I should be clear, I doubt anyone at Insomniac or Microsoft had any ill intent whatsoever, it's just interesting to consider this game as means to judge assumptions about gaming audiences in 2014, and which members of those audiences devs were actively courting. It's also interesting to consider that Sunset Overdrive is likely not specifically not Queer, but it also probably is largely only accidentally Queer, and only if you pick one of the two gendered presentations in the game.
And as for overall narrative, Sunset Overdrive is fairly barebones, the minimum required to string together reasons to go nuts in an ope world playground. Thankfully the gameplay mechanics are fun enough to carry you through, but unlike Sider-Man, there's nothing memorable about the characters or story. It's just something to justify attacking mutant enemies with acid sprinklers and TNT Teddies. But as fun as Insomniac games can be, they usually have more of a complete story to tell.
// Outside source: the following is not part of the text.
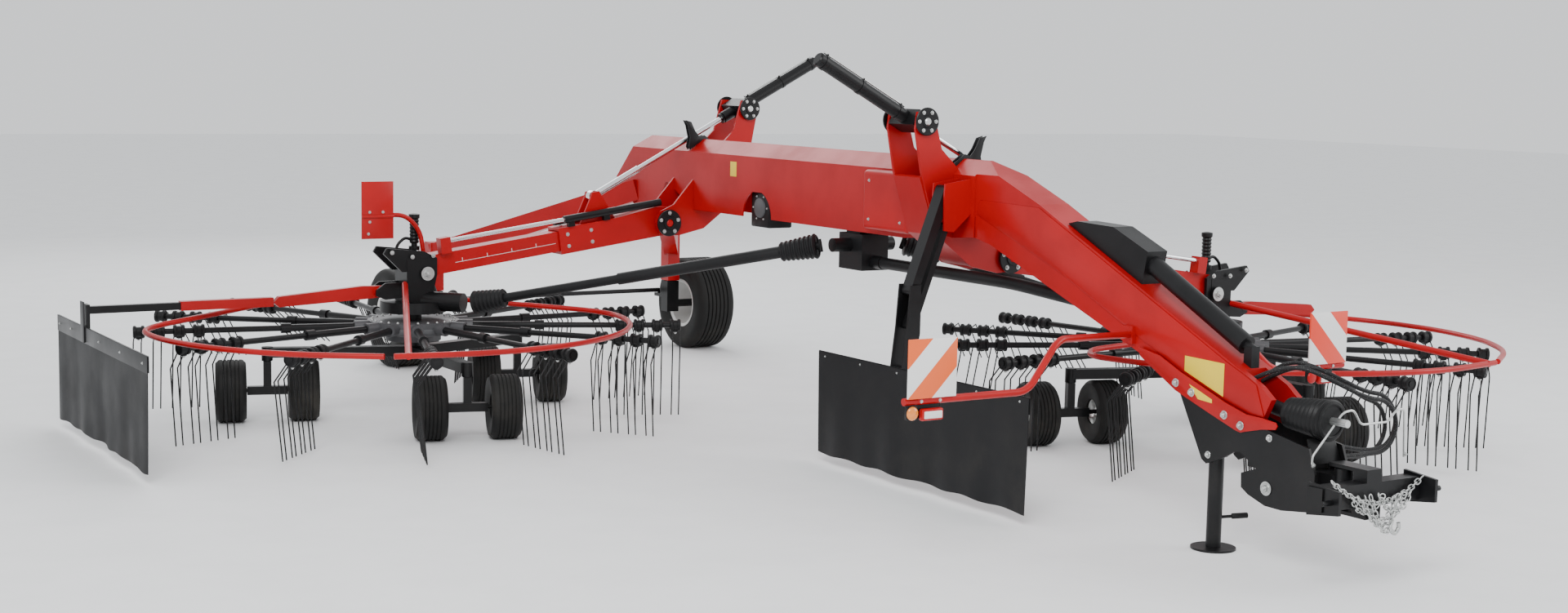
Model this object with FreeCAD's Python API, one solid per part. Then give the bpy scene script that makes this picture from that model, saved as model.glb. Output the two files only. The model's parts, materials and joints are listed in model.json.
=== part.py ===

Insomniac devs aren't perfect, and make mistakes even in their best games, but I think their strength lies in compelling single player games with solid mechanics and an enjoyable story. Maybe Sunset Overdrive was an experiment for them, a chance to ignore trying to match a story up to the crazy mechanics they wanted to play around with. And as a playground in which to wreak havoc, it's mostly a pretty good game. But compared to a lot of their other games, it's an amusing distraction that likely led to a much better series of games in Spider-Man and Miles Morales.
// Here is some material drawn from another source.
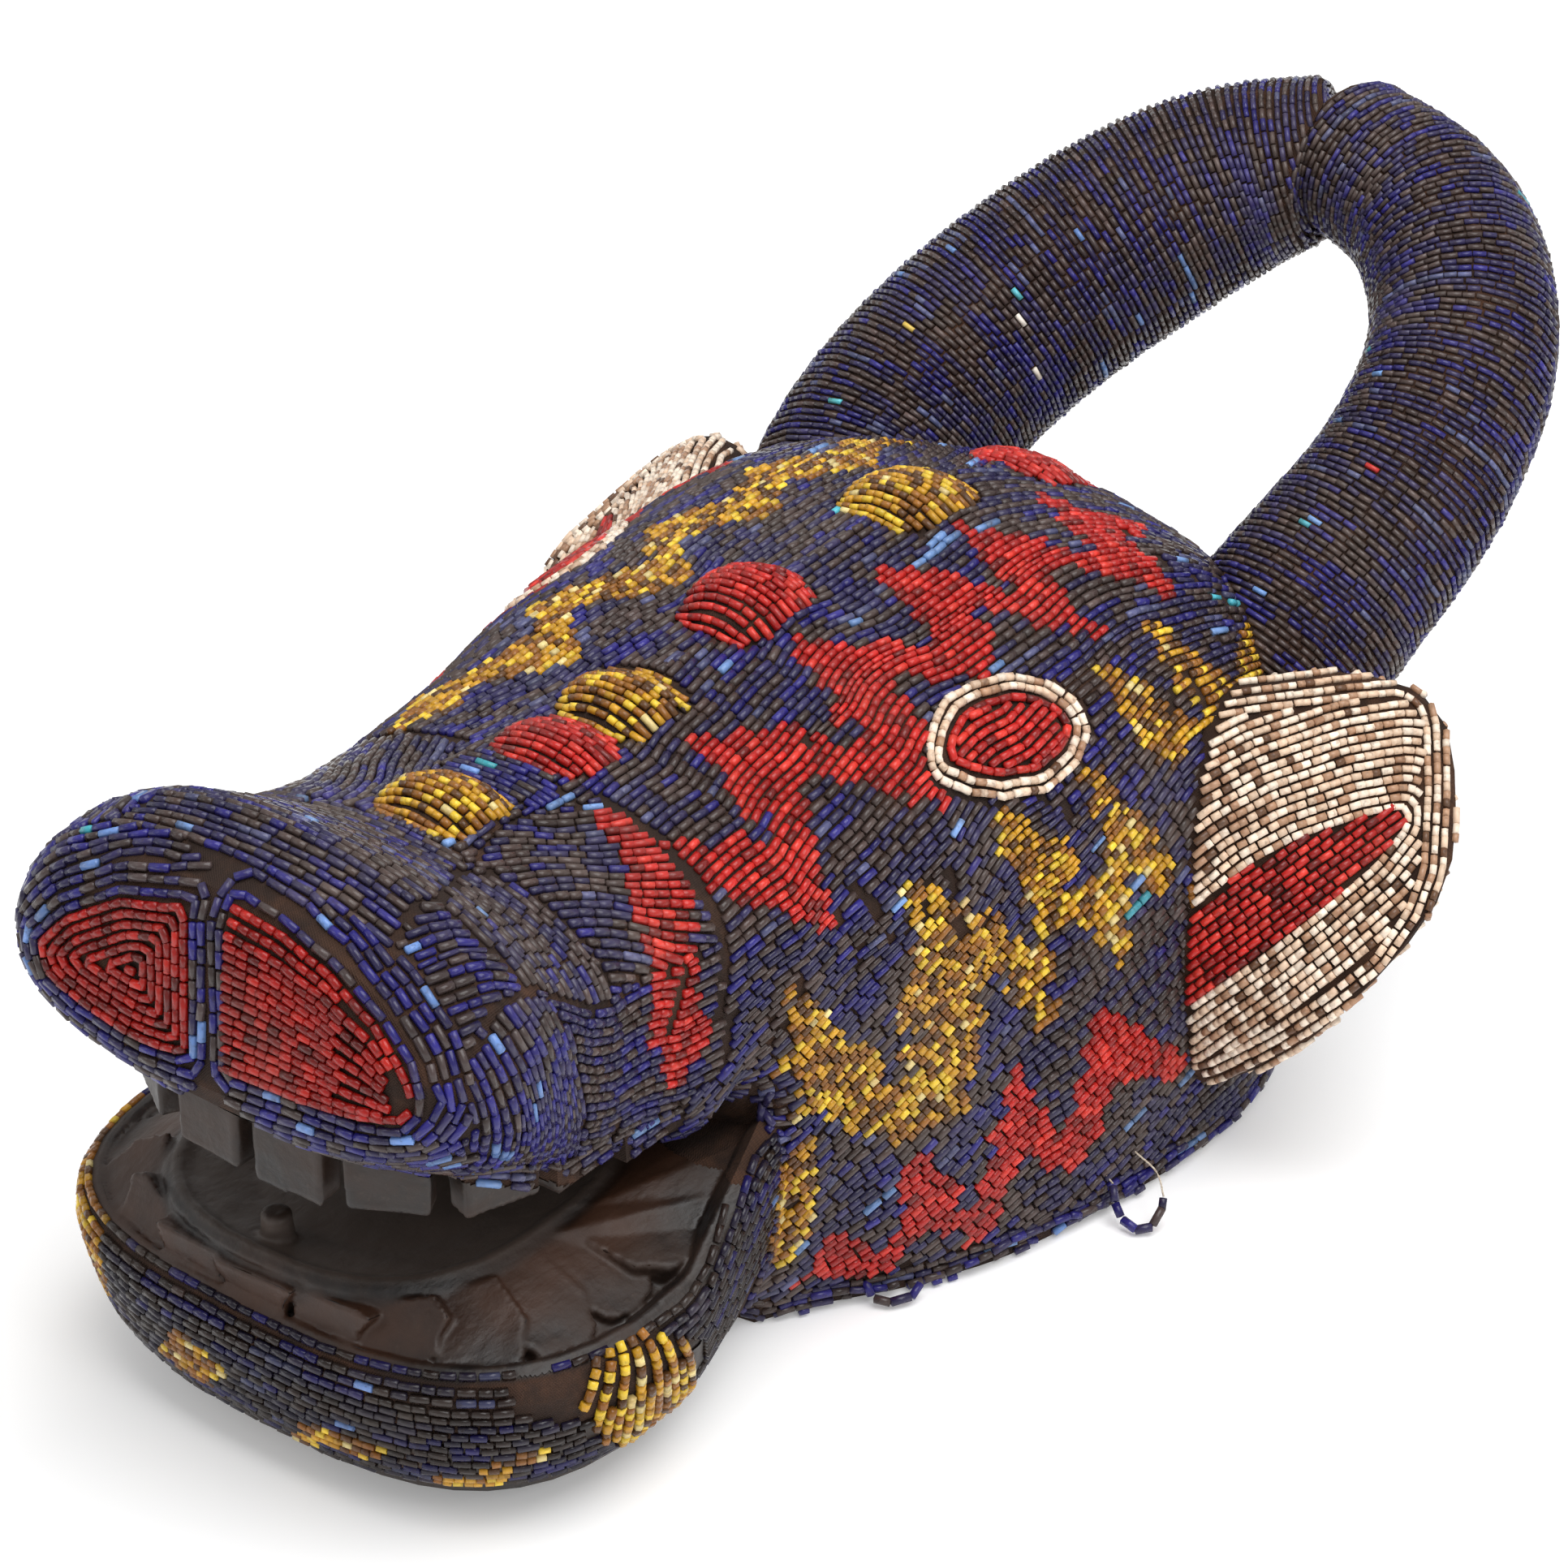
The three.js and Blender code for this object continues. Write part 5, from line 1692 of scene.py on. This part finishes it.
def carveMouth(plan):
    form = bmesh.new()
    form.from_mesh(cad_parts["carved_head"].data)
    bmesh.ops.remove_doubles(form, verts=form.verts, dist=plan["weld"] * mm)
    mesh = bpy.data.meshes.new("mouth_form")
    form.to_mesh(mesh)
    form.free()
    holder = bpy.data.objects.new("mouth_form", mesh)
    bpy.context.scene.collection.objects.link(holder)
    remesh = holder.modifiers.new("remesh", "REMESH")
    remesh.mode = "VOXEL"
    remesh.voxel_size = plan["voxel"] * mm
    made = bpy.data.meshes.new_from_object(holder.evaluated_get(bpy.context.evaluated_depsgraph_get()))
    bpy.data.objects.remove(holder)
    points = np.zeros(len(made.vertices) * 3)
    made.vertices.foreach_get("co", points)
    quads = np.zeros(len(made.polygons) * 4, int)
    made.loops.foreach_get("vertex_index", quads)
    points, quads = points.reshape(-1, 3) / mm, quads.reshape(-1, 4)

    def keep(margin):  # which faces lie in the mouth
        x, y, z = points[quads].mean(axis=1).T
        front = plan["front"] + (z > plan["toothZ"]) * plan["overbite"]
        deep = np.where(y < plan["middle"][1], front, plan["rear"]) + margin
        plane = np.abs((x - plan["middle"][0]) / (plan["half"] + margin)) ** plan["power"]
        plane = plane + np.abs((y - plan["middle"][1]) / deep) ** plan["power"]
        lip = plan["lipZ"] + (plan["lipY"] - y) * plan["lipSlope"]
        return (plane < 1) & (z > plan["lowest"] - margin) & (z < lip + margin)

    quads = quads[keep(plan["margin"])]
    used, quads = np.unique(quads, return_inverse=True)
    points, quads = points[used], quads.reshape(-1, 4)
    pairs = np.concatenate([quads[:, [i, (i + 1) % 4]] for i in range(4)]).T
    sharp, soft = points.copy(), points.copy()
    for number in range(plan["edgeMeasureRounds"]):
        soft = soft * (1 - plan["pull"]) + shareMean(soft, pairs, len(soft)) * plan["pull"]
        if number < plan["rounds"]:
            points = soft
    normals = pointNormals(points, quads)
    worn = np.einsum("ij,ij->i", sharp - soft, pointNormals(soft, quads))
    for _ in range(2):
        worn = worn * 0.5 + shareMean(worn[:, None], pairs, len(points))[:, 0] * 0.5
    marks = np.array([noise.noise(Vector(p) / plan["dentSize"]) * plan["dents"]
                      + noise.noise(Vector(p / plan["grainSize"])) * plan["grain"] for p in points])
    points = points + normals * (plan["proud"] + marks + worn * plan["crisp"])[:, None]
    quads = quads[keep(0)]
    used, quads = np.unique(quads, return_inverse=True)
    points, worn, quads = points[used], worn[used], quads.reshape(-1, 4)
    skin = bpy.data.meshes.new("mouth_carving")
    skin.from_pydata((points * mm).tolist(), [], quads.tolist())
    skin.polygons.foreach_set("use_smooth", [True] * len(skin.polygons))
    # This measure paints the wood: edges lighter, with wear and a painted highlight, and hollows darker, with
    # painted shade
    skin.attributes.new("edgeWearAndHollowShade", "FLOAT", "POINT").data.foreach_set("value", worn.astype(np.float32))
    skin.materials.append(woodPaint)
    return finishPiece("mouth_carving", skin)


pieces.append(carveMouth(mouthPlan))
print("mouth carving", len(pieces[-1].data.polygons), "faces")


# Threads of the loose ends


threadPlan = {"radius": 0.35, "sides": 6, "points": 16}


def makeThreads(lines, plan):
    corners, faces, sides = [], [], plan["sides"]
    for line in lines:
        points, _ = curveThrough(line, plan["points"])
        ways = np.gradient(points, axis=0)
        for place, way in zip(points, ways):
            way = Vector(way).normalized()
            side = way.orthogonal().normalized()
            up = way.cross(side)
            for turn in np.linspace(0, 2 * math.pi, sides, endpoint=False):
                corners.append(Vector(place) + (side * math.cos(turn) + up * math.sin(turn)) * plan["radius"])
        first = len(corners) - len(points) * sides
        for start in range(first, len(corners) - sides, sides):
            for k in range(sides):
                a, b = start + k, start + (k + 1) % sides
                faces.append((a, b, b + sides, a + sides))
        faces.append([first + k for k in reversed(range(sides))])
        faces.append([len(corners) - sides + k for k in range(sides)])
    mesh = bpy.data.meshes.new("loose_threads")
    mesh.from_pydata([tuple(corner * mm) for corner in corners], [], faces)
    mesh.polygons.foreach_set("use_smooth", [True] * len(mesh.polygons))
    mesh.materials.append(threadPaint)
    return finishPiece("loose_threads", mesh)


pieces.append(makeThreads(borderPlan["threads"], threadPlan))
One last thing: wayyy too many characters repeat themselves all the time. Fast travel and somebody is going to repeat the last line they said to you two minutes prior. Spend too much time goofing around on the map, somebody is going to repeat instructions about what to do next for your active mission. Insomniac wants you to have a good time in their vast playground, but doesn't have the guts to take off your training wheels to let you actually mess about on your own.